Economic rent
Economic rent is any payment to an owner of a productive resource in excess of the minimum amount necessary to keep the resource in its current use. In capitalist economic systems, individuals and households control most
RESOURCES and choose how to allocate those resources. To keep a resource (land, labor, or
CAPITAL) in its current use, the resource owner will demand, as minimum payment, a price equal to what they could receive for the best alternative use of that resource (
OPPORTUNITY COST). Economists distinguish between economic rent and quasi rents. Economic rent is the price paid to a productive resource that is perfectly inelastic in supply. Perfectly inelastic
SUPPLY means there is a fixed quantity of the resource, and a higher price will not increase the quantity supplied in the market.

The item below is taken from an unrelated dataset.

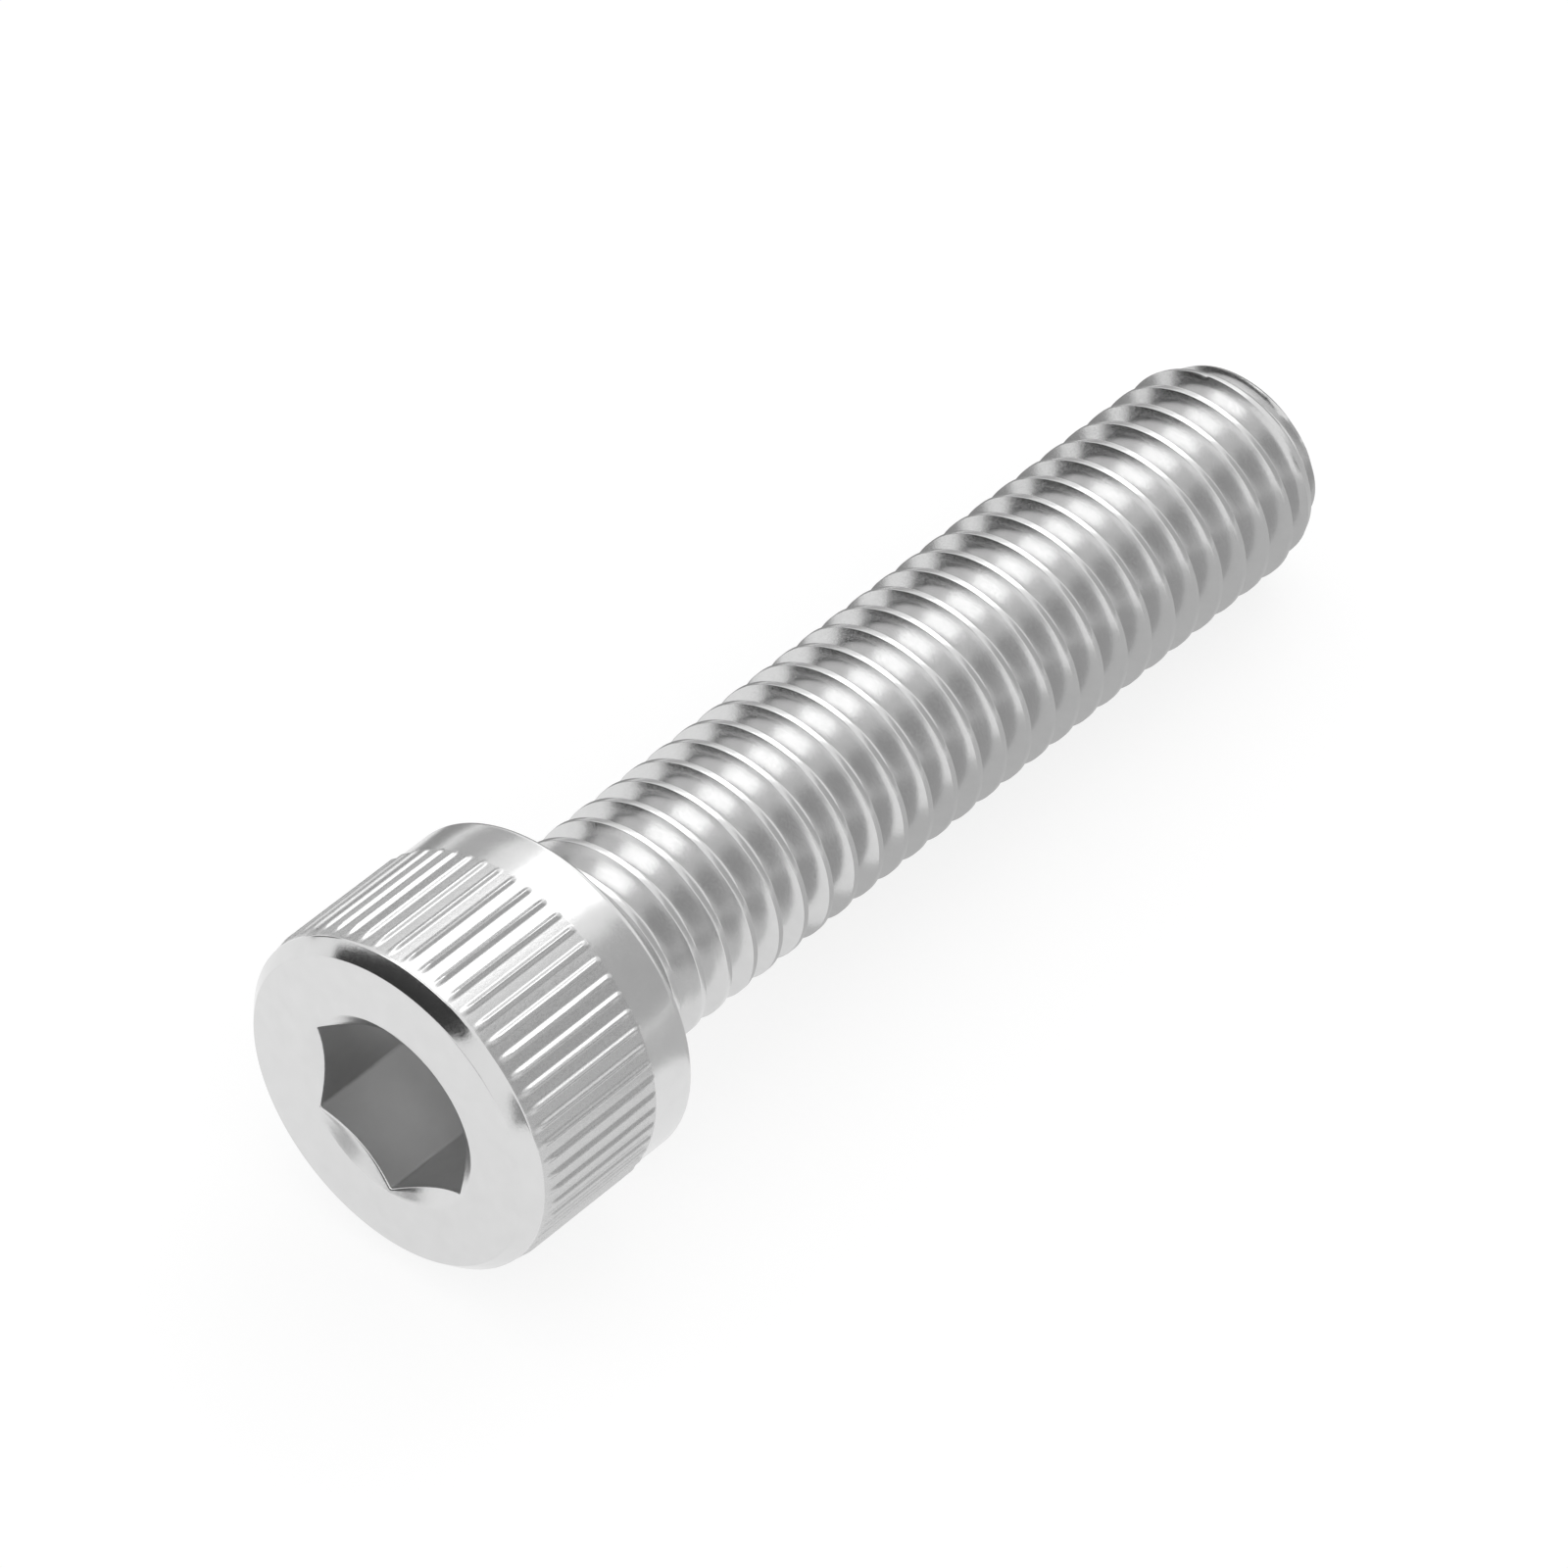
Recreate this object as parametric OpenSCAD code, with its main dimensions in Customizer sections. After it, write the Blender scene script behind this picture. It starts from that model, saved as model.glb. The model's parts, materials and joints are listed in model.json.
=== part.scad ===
// Socket head cap screw, fully threaded, lying on its head rim and its last thread turn

/* [Thread] */
// Diameter over the thread crests
thread_d = 7.82; // [7:0.02:8.4]
// Axial distance from one turn of the thread to the next
pitch = 1.25; // [1.05:0.05:1.5]
// Length under the head, from the bearing face to the tip
length = 35.2; // [20:0.1:40]
// Angle between the two flanks of the thread
flank_angle = 60; // [58:1:62]
// Axial distance from the bearing face to the crest of the first turn, on the floor side
first_crest = 0.88; // [0.4:0.01:1.2]

/* [Tip] */
// Length of the chamfer at the tip
tip_chamfer = 1.4; // [0.6:0.05:1.8]
// Diameter of the flat end of the tip
tip_d = 6.66; // [6:0.02:6.9]

/* [Head] */
// Diameter of the smooth bands of the head
head_d = 12.36; // [11.8:0.02:13.5]
// Height of the head
head_h = 7.7; // [7.3:0.05:8.4]
// Radius of the rounded edge round the end face
face_round = 0.6; // [0.3:0.05:0.9]
// Radius of the rounded edge beside the bearing face
rim_round = 0.3; // [0.1:0.05:0.5]
// Diameter of the short neck in which the thread runs out
neck_d = 7.1; // [6.9:0.05:7.5]
// Length of the neck, from the bearing face
neck_l = 0.9; // [0.5:0.05:1.4]
// Length over which the neck tapers into the thread's root
neck_taper = 0.6; // [0.3:0.05:1]
// Radius of the fillet between the bearing face and the neck
neck_round = 0.4; // [0.2:0.05:0.45]

/* [Knurl] */
// Number of ridges round the head
knurl_count = 61; // [40:1:70]
// Height of a ridge above the smooth bands of the head
knurl_rise = 0.13; // [0.06:0.01:0.2]
// Depth of the valleys below the smooth bands of the head
knurl_sink = 0.08; // [0.04:0.01:0.15]
// Width of a ridge at its foot
ridge_w = 0.36; // [0.2:0.02:0.42]
// Width of a ridge at its top
ridge_top_w = 0.12; // [0.06:0.02:0.18]
// Length of the smooth band between the knurl and the bearing face
rear_band = 1.8; // [1:0.05:2.6]
// Length over which the ridges rise beside the end face
ridge_ramp = 0.4; // [0.1:0.05:0.5]

/* [Socket] */
// Width across the flats of the hexagon
hex_af = 6; // [5:0.05:6.6]
// Depth of the flats below the end face
hex_depth = 4.3; // [4:0.05:4.7]
// Diameter of the countersink at the mouth
mouth_d = 7.2; // [7:0.02:7.6]
// Angle of the countersink, side to side
mouth_angle = 118; // [90:1:130]
// Depth of the cone under the hexagon
cone_depth = 0.4; // [0.2:0.05:0.7]
// Turn of the hexagon about the axis, seen from the end face
hex_turn = 3; // [-30:1:30]

/* [Hidden] */

$fn = 96;
// Steps round one turn of the thread
steps = 38;
// Points in a quarter round of a turned edge
edge_steps = 8;

crest_r = thread_d / 2;
head_r = head_d / 2;
neck_r = neck_d / 2;
ridge_r = head_r + knurl_rise;
valley_r = head_r - knurl_sink;
hex_corner_r = hex_af / 2 / cos(30);

// The basic thread form: a narrow flat crest, straight flanks and a round root
crest_w = pitch / 8;
flank_tan = tan(flank_angle / 2);
vee_depth = (pitch - crest_w) / 2 / flank_tan;
root_round = 0.1443 * pitch;
root_side = root_round * cos(flank_angle / 2);
vee_tip = root_round / sin(flank_angle / 2);
root_depth = vee_depth - vee_tip + root_round;
tangent_depth = vee_depth - vee_tip + root_round * sin(flank_angle / 2);
// Distance along the axis and depth below the crest of each line of the thread
thread_form = [
    [-crest_w / 2, 0],
    [crest_w / 2, 0],
    [pitch / 2 - root_side, tangent_depth],
    [pitch / 2, root_depth],
    [pitch / 2 + root_side, tangent_depth],
];

// The screw lies between two ridges and between two steps of the thread, so neither stands on a point
knurl_turn = 180 / knurl_count;
step_turn = 180 / steps;
ridge_top_angle = ridge_top_w / ridge_r * 90 / PI;
ridge_foot_angle = ridge_w / ridge_r * 90 / PI;
head_touch_r = ridge_r * cos(knurl_turn - ridge_top_angle);
thread_touch_r = crest_r * cos(step_turn);

// The thread starts inside the head and is cut off at the tip
buried_turns = 1;
turns = ceil((length - first_crest) / pitch) + buried_turns + 1;

// The screw touches the floor at the back end of a ridge and at the last full turn
ridge_end = rear_band + knurl_rise;
full_turns = floor((length - tip_chamfer - first_crest) / pitch);
last_crest = first_crest + pitch * (full_turns + step_turn / 360) + crest_w / 2;
lie_angle = atan((head_touch_r - thread_touch_r) / (last_crest + ridge_end));
// Place of the bearing face's centre, for a box centred on the origin and resting on the floor
front_reach = (head_h - face_round) * cos(lie_angle) + (head_r - face_round) * sin(lie_angle) + face_round;
tip_reach = length * cos(lie_angle) + tip_d / 2 * sin(lie_angle);
bearing_x = (front_reach - tip_reach) / 2;
bearing_z = head_touch_r * cos(lie_angle) - ridge_end * sin(lie_angle);

function polar(r, angle, z) = [r * cos(angle), r * sin(angle), z];
function arc(cx, cy, r, from, to) =
    [for (i = [0 : edge_steps]) let (a = from + (to - from) * i / edge_steps) [cx + r * cos(a), cy + r * sin(a)]];

// Helical rod: line follows line along the axis, and each line climbs one pitch per turn
module thread_rod() {
    lines = len(thread_form);
    last = turns * lines;
    start = first_crest - buried_turns * pitch;
    points = [for (i = [0 : last], n = [0 : steps - 1])
        let (form = thread_form[i % lines], turn = (n + 0.5) / steps)
        polar(crest_r - form[1], 360 * turn, start + pitch * (floor(i / lines) + turn) + form[0])];
    function id(i, n) = n < steps ? i * steps + n : (i + lines) * steps;
    low = len(points);
    high = low + 1;
    walls = [for (i = [0 : last - 1], n = [0 : steps - 1]) if (n < steps - 1 || i + lines < last)
        each [[id(i, n), id(i + 1, n), id(i + 1, n + 1)], [id(i, n), id(i + 1, n + 1), id(i, n + 1)]]];
    low_cap = [
        for (n = [0 : steps - 2]) [low, id(0, n), id(0, n + 1)],
        [low, id(0, steps - 1), id(lines, 0)],
        for (i = [0 : lines - 1]) [low, id(i + 1, 0), id(i, 0)],
    ];
    high_cap = [
        for (n = [0 : steps - 2]) [high, id(last, n + 1), id(last, n)],
        [high, id(last, 0), id(last - lines, steps - 1)],
        for (i = [last - lines : last - 1]) [high, id(i, steps - 1), id(i + 1, steps - 1)],
    ];
    polyhedron(concat(points, [[0, 0, start - pitch], [0, 0, start + pitch * (turns + 1)]]),
               concat(walls, low_cap, high_cap));
}

// What the rod loses at the tip: everything outside the chamfer cone and beyond the flat end
module tip_waste() {
    clear = pitch;
    slope = (crest_r - tip_d / 2) / tip_chamfer;
    over = (turns + 2) * pitch;
    rotate_extrude() polygon([
        [crest_r + slope * clear, length - tip_chamfer - clear],
        [tip_d / 2, length],
        [0, length],
        [0, over],
        [2 * crest_r, over],
        [2 * crest_r, length - tip_chamfer - clear],
    ]);
}

module thread() {
    difference() {
        thread_rod();
        tip_waste();
    }
}

// Turned outline of the head, sunk to the knurl's valleys between its two smooth bands
module head_core() {
    front = -head_h;
    rotate_extrude() polygon(concat(
        [[0, front]],
        arc(head_r - face_round, front + face_round, face_round, -90, 0),
        [[valley_r, front + face_round + knurl_sink],
         [valley_r, -rear_band - knurl_sink],
         [head_r, -rear_band]],
        arc(head_r - rim_round, -rim_round, rim_round, 0, 90),
        arc(neck_r + neck_round, neck_round, neck_round, 270, 180),
        [[neck_r, neck_l],
         [crest_r - root_depth, neck_l + neck_taper],
         [0, neck_l + neck_taper]]
    ));
}

// Straight ridges that rise gently beside the end face and end in a small chamfer at the rear band
module knurl() {
    foot_r = valley_r - knurl_sink;
    front = -head_h + face_round;
    intersection() {
        translate([0, 0, front]) linear_extrude(-rear_band - front) polygon([
            for (i = [0 : knurl_count - 1], c = [
                [foot_r, -ridge_foot_angle],
                [ridge_r, -ridge_top_angle],
                [ridge_r, ridge_top_angle],
                [foot_r, ridge_foot_angle],
            ])
            let (a = 360 * i / knurl_count + knurl_turn + c[1]) [c[0] * cos(a), c[0] * sin(a)]
        ]);
        rotate_extrude() polygon([
            [0, front],
            [foot_r, front],
            [ridge_r, front + ridge_ramp],
            [ridge_r, -ridge_end],
            [head_r, -rear_band],
            [0, -rear_band],
        ]);
    }
}

// Hexagon with a countersunk mouth and a shallow cone at the bottom
module socket() {
    mouth_r = mouth_d / 2;
    over = face_round;
    mouth_tan = tan(mouth_angle / 2);
    translate([0, 0, -head_h]) {
        intersection() {
            translate([0, 0, -over])
                rotate([0, 0, -hex_turn])
                cylinder(h = over + hex_depth + 2 * cone_depth, r = hex_corner_r, $fn = 6);
            rotate_extrude() polygon([
                [0, -2 * over],
                [2 * hex_corner_r, -2 * over],
                [2 * hex_corner_r, hex_depth - cone_depth],
                [0, hex_depth + cone_depth],
            ]);
        }
        translate([0, 0, -over])
            cylinder(h = over + mouth_r / mouth_tan, r1 = mouth_r + over * mouth_tan, r2 = 0);
    }
}

module screw() {
    difference() {
        union() {
            head_core();
            knurl();
        }
        socket();
    }
    thread();
}

module cap_screw() {
    color("silver")
        translate([bearing_x, 0, bearing_z])
        rotate([0, 90 + lie_angle, 0])
        screw();
}

cap_screw();
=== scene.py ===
"""Socket head cap screw in stainless steel: its detailed pieces and finishes, the floor, the light and the camera."""
import json
import logging
import math
from dataclasses import dataclass
from enum import Enum

import bmesh
import bpy
from mathutils import Matrix, Vector


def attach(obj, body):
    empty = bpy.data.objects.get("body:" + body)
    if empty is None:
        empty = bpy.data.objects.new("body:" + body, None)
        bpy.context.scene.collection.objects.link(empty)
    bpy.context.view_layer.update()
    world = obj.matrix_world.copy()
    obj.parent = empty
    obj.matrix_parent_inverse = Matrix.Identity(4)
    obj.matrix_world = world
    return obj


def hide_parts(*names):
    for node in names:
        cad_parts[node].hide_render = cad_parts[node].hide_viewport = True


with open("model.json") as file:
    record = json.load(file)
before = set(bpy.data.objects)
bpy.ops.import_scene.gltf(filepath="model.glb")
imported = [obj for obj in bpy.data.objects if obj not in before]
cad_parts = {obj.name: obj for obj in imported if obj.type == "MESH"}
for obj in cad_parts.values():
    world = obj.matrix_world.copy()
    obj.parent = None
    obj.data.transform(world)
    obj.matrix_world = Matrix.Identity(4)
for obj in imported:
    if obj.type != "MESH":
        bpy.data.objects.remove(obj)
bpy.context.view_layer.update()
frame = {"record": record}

LOG = logging.getLogger("cap_screw")
MM = 0.001
NODE = "cap_screw"
# Points of a piece that lie closer than this, in millimetres, become one
MERGE_MM = 1e-4
# Steps in the arc of a small rounded edge
ARC_STEPS = 5
# Half the angle, in degrees, that one side of the hexagon spans
HALF_SIDE = 30


def direction(azimuth: float, elevation: float) -> Vector:
    """Gives the unit vector that points from the screw to a place in the studio.

    Args:
        azimuth: Degrees round the vertical, 0 towards -Y and 90 towards +X.
        elevation: Degrees above the floor.

    Returns:
        The direction.
    """
    turn, rise = math.radians(azimuth), math.radians(elevation)
    return Vector((math.sin(turn) * math.cos(rise), -math.cos(turn) * math.cos(rise), math.sin(rise)))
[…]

The standard example of pure economic rent is agricultural land. There is a fixed quantity of useable land, and competing sources of
DEMAND for the land determine the market price. A high percentage of agricultural land in the United States is rented out. Depending on the expected profitability of crops that can be grown, demand will increase of decrease and price will rise or fall, depending on demand. In many areas of the country, nonagricultural uses, generating higher use values for agricultural land, result in the conversion of agricultural property into commercial or residential areas. This activity, once approved by zoning officials, increases the economic rent to the resource holder. Quasi rent is a payment in excess of the resource owner’s short-run opportunity cost. The difference between economic rent and quasi rent is the response of suppliers to changing prices. Economic rent assumes quantity supplied does not change with price, while quasi rent assumes higher prices induce greater quantities supplied. Quasi rent is the difference between the current price and the price suppliers would have accepted. For example, if an employer offers a job-seeker $10 per hour more than he or she would have accepted, that is a quasi rent. In most markets, word will get out that higher-than-expected wages are being paid by an employer or industry, resulting in an increase in supply and a lowering of market wages. Thus the quasi rent is a shortrun phenomenon, disappearing in the long run.